Farlow, 898 F.2d at 473 (citations omitted).
The obvious tension between the Eleventh Circuit's holding in
Farlow and the Fifth Circuit's holding in Perkins has affected the
district courts. See, Martin v. Pate, 749 F.Supp. 242
(S.D.Ala.1990), aff'd without op. sub nom. Martin v. Continental
Investors, 934 F.2d 1265 (11th Cir.1991). There, a district judge,
after reading Perkins, gave Farlow a narrow interpretation and
found no ERISA preemption in a fraud in the inducement case "quite
similar" to Farlow. Martin, 749 F.Supp. at 246. As noted, we
affirmed, but without opinion, creating a covert intra-circuit
conflict in our own doctrine.
In Martin, the plaintiff sued an insurance agent for fraud in
the inducement, alleging that the agent knew or should have known
of the plaintiff's preexisting heart condition, and that despite
such knowledge the agent represented that the new insurance policy
would cover the condition. The insurance company refused to pay
benefits because of plaintiff's failure to disclose the condition.
Noting with approval the Fifth Circuit's decision in Perkins,
the district court reasoned that application of state fraud law
would not result in regulation of an ERISA plan: "What will be
regulated is conduct on the part of defendants, engaged in prior to
the time plaintiff became a beneficiary under the plan, i.e.,
representations made to induce plaintiff to enroll under the plan."
Id. The district court admitted that it was "cognizant" of
Farlow,
then proceeded to criticize Farlow for relying on a case that was
not, in the district court's opinion, authority for finding
preemption in fraud in the inducement cases. Id. at 247.
As a visiting judge from still a third circuit, one is
diffident about characterizing the conflict between Farlow and
Martin as a hazard to navigation for the district courts of this
circuit.
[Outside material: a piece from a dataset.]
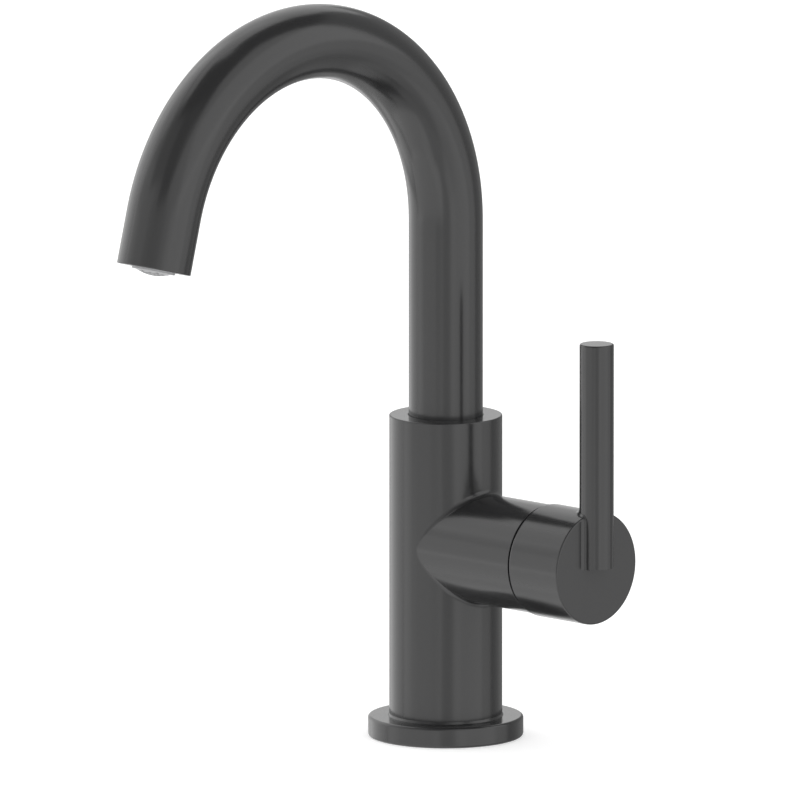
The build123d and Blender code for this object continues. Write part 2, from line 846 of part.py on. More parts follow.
nodes = {
    "deck_flange": make_deck_flange(),
    "flange_seal": make_flange_seal(),
    "valve_body": make_valve_body(),
    "base_plug": make_base_plug(),
    "base_plug_seal": make_base_plug_seal(),
    "base_plug_screws": make_base_plug_screws(),
    "cold_inlet_tube": make_inlet_tube(-1),
    "hot_inlet_tube": make_inlet_tube(1),
    "inlet_tube_seals": make_inlet_tube_seals(),
    "spout_thrust_washer": make_spout_thrust_washer(),
    "spout_guide_ring": make_spout_guide_ring(),
    "spout_stop_screw": make_spout_stop_screw(),
    "spout_tube": make_spout_tube(),
    "spout_journal": make_spout_journal(),
    "spout_seals": make_spout_seals(),
    "outlet_ring": make_outlet_ring(),
    "aerator_washer": make_aerator_washer(),
    "flow_regulator": make_flow_regulator(),
    "aerator_housing": make_aerator_housing(),
    "aerator_core": make_aerator_core(),
    "cartridge_base": make_cartridge_base(),
    "port_seals": make_port_seals(),
    "fixed_disc": make_fixed_disc(),
    "cartridge_housing": make_cartridge_housing(),
    "cartridge_nut": make_cartridge_nut(),
    "bonnet_ring": make_bonnet_ring(),
    "lever_carrier": make_lever_carrier(),
    "carrier_seal": make_carrier_seal(),
    "pivot_pin": make_pivot_pin(),
    "disc_carrier": make_disc_carrier(),
    "moving_disc": make_moving_disc(),
    "lever_stem": make_lever_stem(),
    "handle_cap": make_handle_cap(),
    "lever_rod": make_lever_rod(),
    "lever_rod_screw": make_lever_screw(),
    "handle_grub_screw": make_handle_grub_screw(),
    "screw_hole_plug": make_screw_hole_plug(),
}

os.makedirs("parts", exist_ok=True)
for name, pieces in nodes.items():
    export_step(as_node(pieces), f"parts/{name}.step")

print(f"tilt pivot at {pivot_reach:.3f}, disc travel {disc_travel:.4f} over {full_tilt:.5f} rad")
print(f"cap rim bore {cap_rim_bore:.3f}, outlet at {outlet_centre.Y:.3f}, {outlet_centre.Z:.3f}")
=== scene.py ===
"""Single-hole basin faucet: dressed pieces, finishes, floor, studio light and camera.

Pieces are drawn in millimetres and end up in metres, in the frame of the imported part:
the origin is the centre of the deck flange's underside, +Z is up, the spout points to
-Y and the handle's hub points to +X.
"""

import logging
import math
from collections.abc import Sequence
from dataclasses import dataclass
from enum import Enum

import bmesh
import bpy
from mathutils import Matrix, Vector


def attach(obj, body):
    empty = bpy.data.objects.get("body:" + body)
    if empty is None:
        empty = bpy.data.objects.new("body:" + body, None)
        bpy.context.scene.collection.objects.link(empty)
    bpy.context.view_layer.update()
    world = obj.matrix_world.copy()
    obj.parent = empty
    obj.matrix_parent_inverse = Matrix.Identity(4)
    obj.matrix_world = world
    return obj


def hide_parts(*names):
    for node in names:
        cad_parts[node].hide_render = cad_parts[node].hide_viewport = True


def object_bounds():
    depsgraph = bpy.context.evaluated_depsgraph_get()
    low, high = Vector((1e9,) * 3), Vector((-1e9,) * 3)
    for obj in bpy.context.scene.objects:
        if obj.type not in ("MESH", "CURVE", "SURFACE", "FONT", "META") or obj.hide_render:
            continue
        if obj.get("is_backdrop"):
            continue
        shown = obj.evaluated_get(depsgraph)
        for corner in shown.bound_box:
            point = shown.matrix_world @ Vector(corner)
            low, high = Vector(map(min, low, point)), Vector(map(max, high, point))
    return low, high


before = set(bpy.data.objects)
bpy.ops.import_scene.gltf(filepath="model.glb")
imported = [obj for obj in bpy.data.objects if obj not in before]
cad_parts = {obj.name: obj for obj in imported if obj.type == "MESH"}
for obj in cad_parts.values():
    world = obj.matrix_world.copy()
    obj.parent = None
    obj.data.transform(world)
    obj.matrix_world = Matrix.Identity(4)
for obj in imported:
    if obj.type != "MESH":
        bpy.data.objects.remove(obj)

log = logging.getLogger("faucet")

MM = 0.001

Point = tuple[float, float]
Color = tuple[float, float, float]


class Wire:
    """An output of a node, on which Python's arithmetic adds Math nodes."""

    def __init__(self, graph: "Graph", socket: bpy.types.NodeSocket) -> None:
        """Keep the socket and the graph that it belongs to."""
        self.graph = graph
        self.socket = socket

    def math(self, operation: str, first: "Value", second: "Value" = 0.0) -> "Wire":
        """Add one Math node.

        Args:
            operation: The node's operation.
            first: Its first value.
            second: Its second value.

        Returns:
            The node's result.
        """
        inputs = {0: first, 1: second}
        return self.graph.node("ShaderNodeMath", {"operation": operation}, inputs)[0]

    def __add__(self, other: "Value") -> "Wire":
        """This plus other."""
        return self.math("ADD", self, other)

    def __radd__(self, other: "Value") -> "Wire":
        """Other plus this."""
        return self.math("ADD", other, self)

    def __sub__(self, other: "Value") -> "Wire":
        """This minus other."""
        return self.math("SUBTRACT", self, other)

    def __rsub__(self, other: "Value") -> "Wire":
        """Other minus this."""
        return self.math("SUBTRACT", other, self)

    def __mul__(self, other: "Value") -> "Wire":
        """This times other."""
        return self.math("MULTIPLY", self, other)

    def __rmul__(self, other: "Value") -> "Wire":
        """Other times this."""
        return self.math("MULTIPLY", other, self)

    def __truediv__(self, other: "Value") -> "Wire":
        """This divided by other."""
        return self.math("DIVIDE", self, other)

    def __rtruediv__(self, other: "Value") -> "Wire":
        """Other divided by this."""
        return self.math("DIVIDE", other, self)

    def at_least(self, other: "Value") -> "Wire":
        """The greater of this and other."""
        return self.math("MAXIMUM", self, other)

    def at_most(self, other: "Value") -> "Wire":
        """The smaller of this and other."""
        return self.math("MINIMUM", self, other)

    def sine(self) -> "Wire":
        """The sine of this angle."""
        return self.math("SINE", self)

    def cosine(self) -> "Wire":
        """The cosine of this angle."""
        return self.math("COSINE", self)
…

But compare Beal v. Jefferson-Pilot Life Insurance
Company, 798 F.Supp. 673 (S.D.Ala.1992) with Barnet v. Wainman, 830
F.Supp. 610 (S.D.Fla.1993).
In Beal, the plaintiff exercised a retirement option to
convert his ERISA group employee benefit plan to an individual
policy. The ERISA group plan contained language to the effect that
coverage would be similar after conversion to the individual
policy. The plaintiff suffered a heart attack, and learned to his
financial chagrin that many medical expenses were not covered by
his new policy. In his lawsuit, the plaintiff claimed that he had
been fraudulently induced to purchase the new policy, and that, but
for the fraud, he would have recovered benefits under the old
policy. Holding the plaintiff's claim preempted by ERISA, the
district court followed Farlow and distinguished Martin.
In Barnet, the plaintiff alleged that an insurance agent
fraudulently and negligently advised him that his failure to reveal
certain preexisting medical conditions on an application for a
health insurance policy would not affect his coverage under the
policy. When he applied for benefits, his application was
disallowed and his insurance rescinded on account of his failure to
disclose his preexisting condition. Holding that the plaintiff's
claim was not preempted by ERISA, the district court distinguished
Farlow and followed Martin.
Given the demonstrated difficulty faced by the district
courts, and the real possibility that Perkins is more consistent
than Farlow with federalism, state anti-twisting statutes, and the
intent to benefit workers which underlies the ERISA scheme, it may
be timely and appropriate to suggest an en banc review of the
preemption matter. There is no apparent sign that ERISA filings
are declining in the district courts, and it is not impertinent to
suggest that clear direction from the Circuit is in order.